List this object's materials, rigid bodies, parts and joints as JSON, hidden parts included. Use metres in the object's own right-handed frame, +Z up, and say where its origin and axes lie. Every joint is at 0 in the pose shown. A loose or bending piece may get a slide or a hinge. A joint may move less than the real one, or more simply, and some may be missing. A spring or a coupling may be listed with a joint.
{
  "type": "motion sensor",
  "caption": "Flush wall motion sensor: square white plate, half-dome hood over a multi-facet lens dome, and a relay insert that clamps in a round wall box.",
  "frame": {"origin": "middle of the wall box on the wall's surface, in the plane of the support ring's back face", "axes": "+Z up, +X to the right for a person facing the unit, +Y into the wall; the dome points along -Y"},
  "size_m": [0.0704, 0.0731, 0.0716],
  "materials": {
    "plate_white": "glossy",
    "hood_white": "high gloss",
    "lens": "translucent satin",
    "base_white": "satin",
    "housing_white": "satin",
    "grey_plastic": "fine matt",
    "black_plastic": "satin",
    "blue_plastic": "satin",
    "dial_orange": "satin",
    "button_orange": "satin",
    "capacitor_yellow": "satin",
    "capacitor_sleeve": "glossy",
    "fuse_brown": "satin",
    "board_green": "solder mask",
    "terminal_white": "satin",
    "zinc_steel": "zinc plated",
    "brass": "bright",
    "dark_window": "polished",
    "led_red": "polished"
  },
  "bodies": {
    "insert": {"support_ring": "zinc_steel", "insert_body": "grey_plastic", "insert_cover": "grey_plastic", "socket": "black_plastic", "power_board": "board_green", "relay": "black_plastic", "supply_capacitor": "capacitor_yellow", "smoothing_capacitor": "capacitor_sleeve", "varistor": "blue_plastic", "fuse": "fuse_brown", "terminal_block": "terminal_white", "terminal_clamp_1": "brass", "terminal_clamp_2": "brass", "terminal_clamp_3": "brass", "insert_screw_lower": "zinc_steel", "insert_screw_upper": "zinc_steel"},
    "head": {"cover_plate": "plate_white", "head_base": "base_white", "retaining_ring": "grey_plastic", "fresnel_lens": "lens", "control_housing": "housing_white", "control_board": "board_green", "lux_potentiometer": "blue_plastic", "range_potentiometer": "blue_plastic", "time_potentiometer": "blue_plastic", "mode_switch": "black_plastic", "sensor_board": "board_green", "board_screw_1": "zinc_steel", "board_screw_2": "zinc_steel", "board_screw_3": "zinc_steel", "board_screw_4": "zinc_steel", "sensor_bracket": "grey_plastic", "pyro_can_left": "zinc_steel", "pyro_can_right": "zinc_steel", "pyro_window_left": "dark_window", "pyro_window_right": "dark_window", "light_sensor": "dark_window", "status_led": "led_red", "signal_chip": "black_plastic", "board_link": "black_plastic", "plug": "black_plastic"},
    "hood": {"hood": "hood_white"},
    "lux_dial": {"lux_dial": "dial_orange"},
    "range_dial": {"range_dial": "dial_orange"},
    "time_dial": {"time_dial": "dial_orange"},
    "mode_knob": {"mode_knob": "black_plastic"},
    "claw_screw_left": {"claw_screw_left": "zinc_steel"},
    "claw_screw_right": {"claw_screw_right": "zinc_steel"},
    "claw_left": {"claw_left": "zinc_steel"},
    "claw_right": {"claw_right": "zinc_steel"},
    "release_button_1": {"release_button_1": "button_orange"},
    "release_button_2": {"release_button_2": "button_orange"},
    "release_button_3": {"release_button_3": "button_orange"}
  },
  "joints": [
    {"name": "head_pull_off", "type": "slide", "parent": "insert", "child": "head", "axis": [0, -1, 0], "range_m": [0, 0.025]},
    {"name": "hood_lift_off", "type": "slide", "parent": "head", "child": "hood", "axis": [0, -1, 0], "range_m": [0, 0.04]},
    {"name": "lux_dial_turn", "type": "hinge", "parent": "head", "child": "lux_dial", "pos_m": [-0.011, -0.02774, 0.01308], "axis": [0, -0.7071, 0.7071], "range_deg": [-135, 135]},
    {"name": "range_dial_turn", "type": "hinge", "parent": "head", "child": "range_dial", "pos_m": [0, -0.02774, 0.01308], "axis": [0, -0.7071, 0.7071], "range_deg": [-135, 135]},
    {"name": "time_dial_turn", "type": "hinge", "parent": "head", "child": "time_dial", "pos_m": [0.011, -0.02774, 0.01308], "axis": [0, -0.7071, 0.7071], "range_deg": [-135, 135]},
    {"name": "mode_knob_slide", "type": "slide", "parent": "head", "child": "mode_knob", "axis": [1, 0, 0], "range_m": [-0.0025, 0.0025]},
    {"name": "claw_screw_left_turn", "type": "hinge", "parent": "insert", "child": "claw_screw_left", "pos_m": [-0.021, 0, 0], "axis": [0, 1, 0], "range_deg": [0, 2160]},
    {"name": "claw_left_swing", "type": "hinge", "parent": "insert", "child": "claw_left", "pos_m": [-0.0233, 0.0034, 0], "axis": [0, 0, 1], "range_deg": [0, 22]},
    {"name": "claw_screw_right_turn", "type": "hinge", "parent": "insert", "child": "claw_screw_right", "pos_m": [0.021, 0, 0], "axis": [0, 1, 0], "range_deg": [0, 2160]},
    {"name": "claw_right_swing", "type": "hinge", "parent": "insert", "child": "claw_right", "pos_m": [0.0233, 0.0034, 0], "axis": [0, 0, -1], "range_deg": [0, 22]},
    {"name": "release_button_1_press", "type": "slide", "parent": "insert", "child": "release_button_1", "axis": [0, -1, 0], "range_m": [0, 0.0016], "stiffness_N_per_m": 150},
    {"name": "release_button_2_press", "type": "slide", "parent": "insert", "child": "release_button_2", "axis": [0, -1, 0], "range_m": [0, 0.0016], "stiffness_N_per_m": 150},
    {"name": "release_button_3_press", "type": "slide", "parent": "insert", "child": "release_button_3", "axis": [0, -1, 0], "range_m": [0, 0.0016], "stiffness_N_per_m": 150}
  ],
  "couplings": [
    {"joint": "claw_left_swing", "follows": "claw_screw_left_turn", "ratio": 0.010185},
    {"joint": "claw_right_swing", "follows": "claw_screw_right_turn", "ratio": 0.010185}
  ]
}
● ● ●
Go through the listing above and restate it word for word.

List this object's materials, rigid bodies, parts and joints as JSON, hidden parts included. Use metres in the object's own right-handed frame, +Z up, and say where its origin and axes lie. Every joint is at 0 in the pose shown. A loose or bending piece may get a slide or a hinge. A joint may move less than the real one, or more simply, and some may be missing. A spring or a coupling may be listed with a joint.
{
  "type": "motion sensor",
  "caption": "Flush wall motion sensor: square white plate, half-dome hood over a multi-facet lens dome, and a relay insert that clamps in a round wall box.",
  "frame": {"origin": "middle of the wall box on the wall's surface, in the plane of the support ring's back face", "axes": "+Z up, +X to the right for a person facing the unit, +Y into the wall; the dome points along -Y"},
  "size_m": [0.0704, 0.0731, 0.0716],
  "materials": {
    "plate_white": "glossy",
    "hood_white": "high gloss",
    "lens": "translucent satin",
    "base_white": "satin",
    "housing_white": "satin",
    "grey_plastic": "fine matt",
    "black_plastic": "satin",
    "blue_plastic": "satin",
    "dial_orange": "satin",
    "button_orange": "satin",
    "capacitor_yellow": "satin",
    "capacitor_sleeve": "glossy",
    "fuse_brown": "satin",
    "board_green": "solder mask",
    "terminal_white": "satin",
    "zinc_steel": "zinc plated",
    "brass": "bright",
    "dark_window": "polished",
    "led_red": "polished"
  },
  "bodies": {
    "insert": {"support_ring": "zinc_steel", "insert_body": "grey_plastic", "insert_cover": "grey_plastic", "socket": "black_plastic", "power_board": "board_green", "relay": "black_plastic", "supply_capacitor": "capacitor_yellow", "smoothing_capacitor": "capacitor_sleeve", "varistor": "blue_plastic", "fuse": "fuse_brown", "terminal_block": "terminal_white", "terminal_clamp_1": "brass", "terminal_clamp_2": "brass", "terminal_clamp_3": "brass", "insert_screw_lower": "zinc_steel", "insert_screw_upper": "zinc_steel"},
    "head": {"cover_plate": "plate_white", "head_base": "base_white", "retaining_ring": "grey_plastic", "fresnel_lens": "lens", "control_housing": "housing_white", "control_board": "board_green", "lux_potentiometer": "blue_plastic", "range_potentiometer": "blue_plastic", "time_potentiometer": "blue_plastic", "mode_switch": "black_plastic", "sensor_board": "board_green", "board_screw_1": "zinc_steel", "board_screw_2": "zinc_steel", "board_screw_3": "zinc_steel", "board_screw_4": "zinc_steel", "sensor_bracket": "grey_plastic", "pyro_can_left": "zinc_steel", "pyro_can_right": "zinc_steel", "pyro_window_left": "dark_window", "pyro_window_right": "dark_window", "light_sensor": "dark_window", "status_led": "led_red", "signal_chip": "black_plastic", "board_link": "black_plastic", "plug": "black_plastic"},
    "hood": {"hood": "hood_white"},
    "lux_dial": {"lux_dial": "dial_orange"},
    "range_dial": {"range_dial": "dial_orange"},
    "time_dial": {"time_dial": "dial_orange"},
    "mode_knob": {"mode_knob": "black_plastic"},
    "claw_screw_left": {"claw_screw_left": "zinc_steel"},
    "claw_screw_right": {"claw_screw_right": "zinc_steel"},
    "claw_left": {"claw_left": "zinc_steel"},
    "claw_right": {"claw_right": "zinc_steel"},
    "release_button_1": {"release_button_1": "button_orange"},
    "release_button_2": {"release_button_2": "button_orange"},
    "release_button_3": {"release_button_3": "button_orange"}
  },
  "joints": [
    {"name": "head_pull_off", "type": "slide", "parent": "insert", "child": "head", "axis": [0, -1, 0], "range_m": [0, 0.025]},
    {"name": "hood_lift_off", "type": "slide", "parent": "head", "child": "hood", "axis": [0, -1, 0], "range_m": [0, 0.04]},
    {"name": "lux_dial_turn", "type": "hinge", "parent": "head", "child": "lux_dial", "pos_m": [-0.011, -0.02774, 0.01308], "axis": [0, -0.7071, 0.7071], "range_deg": [-135, 135]},
    {"name": "range_dial_turn", "type": "hinge", "parent": "head", "child": "range_dial", "pos_m": [0, -0.02774, 0.01308], "axis": [0, -0.7071, 0.7071], "range_deg": [-135, 135]},
    {"name": "time_dial_turn", "type": "hinge", "parent": "head", "child": "time_dial", "pos_m": [0.011, -0.02774, 0.01308], "axis": [0, -0.7071, 0.7071], "range_deg": [-135, 135]},
    {"name": "mode_knob_slide", "type": "slide", "parent": "head", "child": "mode_knob", "axis": [1, 0, 0], "range_m": [-0.0025, 0.0025]},
    {"name": "claw_screw_left_turn", "type": "hinge", "parent": "insert", "child": "claw_screw_left", "pos_m": [-0.021, 0, 0], "axis": [0, 1, 0], "range_deg": [0, 2160]},
    {"name": "claw_left_swing", "type": "hinge", "parent": "insert", "child": "claw_left", "pos_m": [-0.0233, 0.0034, 0], "axis": [0, 0, 1], "range_deg": [0, 22]},
    {"name": "claw_screw_right_turn", "type": "hinge", "parent": "insert", "child": "claw_screw_right", "pos_m": [0.021, 0, 0], "axis": [0, 1, 0], "range_deg": [0, 2160]},
    {"name": "claw_right_swing", "type": "hinge", "parent": "insert", "child": "claw_right", "pos_m": [0.0233, 0.0034, 0], "axis": [0, 0, -1], "range_deg": [0, 22]},
    {"name": "release_button_1_press", "type": "slide", "parent": "insert", "child": "release_button_1", "axis": [0, -1, 0], "range_m": [0, 0.0016], "stiffness_N_per_m": 150},
    {"name": "release_button_2_press", "type": "slide", "parent": "insert", "child": "release_button_2", "axis": [0, -1, 0], "range_m": [0, 0.0016], "stiffness_N_per_m": 150},
    {"name": "release_button_3_press", "type": "slide", "parent": "insert", "child": "release_button_3", "axis": [0, -1, 0], "range_m": [0, 0.0016], "stiffness_N_per_m": 150}
  ],
  "couplings": [
    {"joint": "claw_left_swing", "follows": "claw_screw_left_turn", "ratio": 0.010185},
    {"joint": "claw_right_swing", "follows": "claw_screw_right_turn", "ratio": 0.010185}
  ]
}